- [Task to complete]
Set down each record exactly as written.

·····

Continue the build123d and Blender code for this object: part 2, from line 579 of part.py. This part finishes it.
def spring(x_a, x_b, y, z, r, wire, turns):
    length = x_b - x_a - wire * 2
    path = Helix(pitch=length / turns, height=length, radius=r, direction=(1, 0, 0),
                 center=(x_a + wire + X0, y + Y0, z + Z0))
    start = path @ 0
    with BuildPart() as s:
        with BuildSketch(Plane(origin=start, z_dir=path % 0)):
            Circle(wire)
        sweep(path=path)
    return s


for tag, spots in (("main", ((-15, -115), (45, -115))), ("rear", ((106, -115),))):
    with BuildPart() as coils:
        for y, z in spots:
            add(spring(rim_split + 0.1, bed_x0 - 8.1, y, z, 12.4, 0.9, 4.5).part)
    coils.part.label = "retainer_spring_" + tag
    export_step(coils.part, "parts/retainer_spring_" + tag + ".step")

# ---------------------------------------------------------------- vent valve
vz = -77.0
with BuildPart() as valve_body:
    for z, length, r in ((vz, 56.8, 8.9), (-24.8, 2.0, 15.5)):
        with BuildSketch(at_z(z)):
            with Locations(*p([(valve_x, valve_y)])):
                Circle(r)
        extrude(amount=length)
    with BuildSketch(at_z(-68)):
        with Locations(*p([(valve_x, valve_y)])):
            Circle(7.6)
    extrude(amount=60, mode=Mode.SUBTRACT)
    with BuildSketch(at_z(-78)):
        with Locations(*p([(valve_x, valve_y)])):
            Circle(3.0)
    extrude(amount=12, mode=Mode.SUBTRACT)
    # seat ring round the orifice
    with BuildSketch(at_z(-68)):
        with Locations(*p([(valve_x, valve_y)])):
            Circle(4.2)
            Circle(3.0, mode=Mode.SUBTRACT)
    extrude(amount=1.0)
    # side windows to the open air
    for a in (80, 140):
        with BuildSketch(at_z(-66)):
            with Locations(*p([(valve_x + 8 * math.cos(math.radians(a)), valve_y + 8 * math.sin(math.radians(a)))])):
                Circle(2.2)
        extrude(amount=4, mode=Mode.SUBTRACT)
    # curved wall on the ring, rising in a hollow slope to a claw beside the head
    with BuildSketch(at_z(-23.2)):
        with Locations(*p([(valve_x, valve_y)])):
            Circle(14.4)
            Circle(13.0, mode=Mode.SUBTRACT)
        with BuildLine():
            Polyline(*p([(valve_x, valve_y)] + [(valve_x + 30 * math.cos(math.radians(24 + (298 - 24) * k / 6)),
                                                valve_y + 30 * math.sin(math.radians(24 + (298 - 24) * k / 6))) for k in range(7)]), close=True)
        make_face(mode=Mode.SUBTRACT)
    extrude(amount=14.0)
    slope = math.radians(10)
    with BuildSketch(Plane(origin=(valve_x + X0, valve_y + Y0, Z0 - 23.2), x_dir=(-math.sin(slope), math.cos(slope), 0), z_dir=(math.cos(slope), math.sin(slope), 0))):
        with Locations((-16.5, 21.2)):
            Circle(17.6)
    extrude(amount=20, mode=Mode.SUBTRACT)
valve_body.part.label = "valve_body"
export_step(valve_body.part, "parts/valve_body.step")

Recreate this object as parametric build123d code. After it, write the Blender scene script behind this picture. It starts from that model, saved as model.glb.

·····

- [The answer]
Continue the build123d and Blender code for this object: part 2, from line 579 of part.py. This part finishes it.
def spring(x_a, x_b, y, z, r, wire, turns):
    length = x_b - x_a - wire * 2
    path = Helix(pitch=length / turns, height=length, radius=r, direction=(1, 0, 0),
                 center=(x_a + wire + X0, y + Y0, z + Z0))
    start = path @ 0
    with BuildPart() as s:
        with BuildSketch(Plane(origin=start, z_dir=path % 0)):
            Circle(wire)
        sweep(path=path)
    return s


for tag, spots in (("main", ((-15, -115), (45, -115))), ("rear", ((106, -115),))):
    with BuildPart() as coils:
        for y, z in spots:
            add(spring(rim_split + 0.1, bed_x0 - 8.1, y, z, 12.4, 0.9, 4.5).part)
    coils.part.label = "retainer_spring_" + tag
    export_step(coils.part, "parts/retainer_spring_" + tag + ".step")

# ---------------------------------------------------------------- vent valve
vz = -77.0
with BuildPart() as valve_body:
    for z, length, r in ((vz, 56.8, 8.9), (-24.8, 2.0, 15.5)):
        with BuildSketch(at_z(z)):
            with Locations(*p([(valve_x, valve_y)])):
                Circle(r)
        extrude(amount=length)
    with BuildSketch(at_z(-68)):
        with Locations(*p([(valve_x, valve_y)])):
            Circle(7.6)
    extrude(amount=60, mode=Mode.SUBTRACT)
    with BuildSketch(at_z(-78)):
        with Locations(*p([(valve_x, valve_y)])):
            Circle(3.0)
    extrude(amount=12, mode=Mode.SUBTRACT)
    # seat ring round the orifice
    with BuildSketch(at_z(-68)):
        with Locations(*p([(valve_x, valve_y)])):
            Circle(4.2)
            Circle(3.0, mode=Mode.SUBTRACT)
    extrude(amount=1.0)
    # side windows to the open air
    for a in (80, 140):
        with BuildSketch(at_z(-66)):
            with Locations(*p([(valve_x + 8 * math.cos(math.radians(a)), valve_y + 8 * math.sin(math.radians(a)))])):
                Circle(2.2)
        extrude(amount=4, mode=Mode.SUBTRACT)
    # curved wall on the ring, rising in a hollow slope to a claw beside the head
    with BuildSketch(at_z(-23.2)):
        with Locations(*p([(valve_x, valve_y)])):
            Circle(14.4)
            Circle(13.0, mode=Mode.SUBTRACT)
        with BuildLine():
            Polyline(*p([(valve_x, valve_y)] + [(valve_x + 30 * math.cos(math.radians(24 + (298 - 24) * k / 6)),
                                                valve_y + 30 * math.sin(math.radians(24 + (298 - 24) * k / 6))) for k in range(7)]), close=True)
        make_face(mode=Mode.SUBTRACT)
    extrude(amount=14.0)
    slope = math.radians(10)
    with BuildSketch(Plane(origin=(valve_x + X0, valve_y + Y0, Z0 - 23.2), x_dir=(-math.sin(slope), math.cos(slope), 0), z_dir=(math.cos(slope), math.sin(slope), 0))):
        with Locations((-16.5, 21.2)):
            Circle(17.6)
    extrude(amount=20, mode=Mode.SUBTRACT)
valve_body.part.label = "valve_body"
export_step(valve_body.part, "parts/valve_body.step")

Recreate this object as parametric build123d code. After it, write the Blender scene script behind this picture. It starts from that model, saved as model.glb.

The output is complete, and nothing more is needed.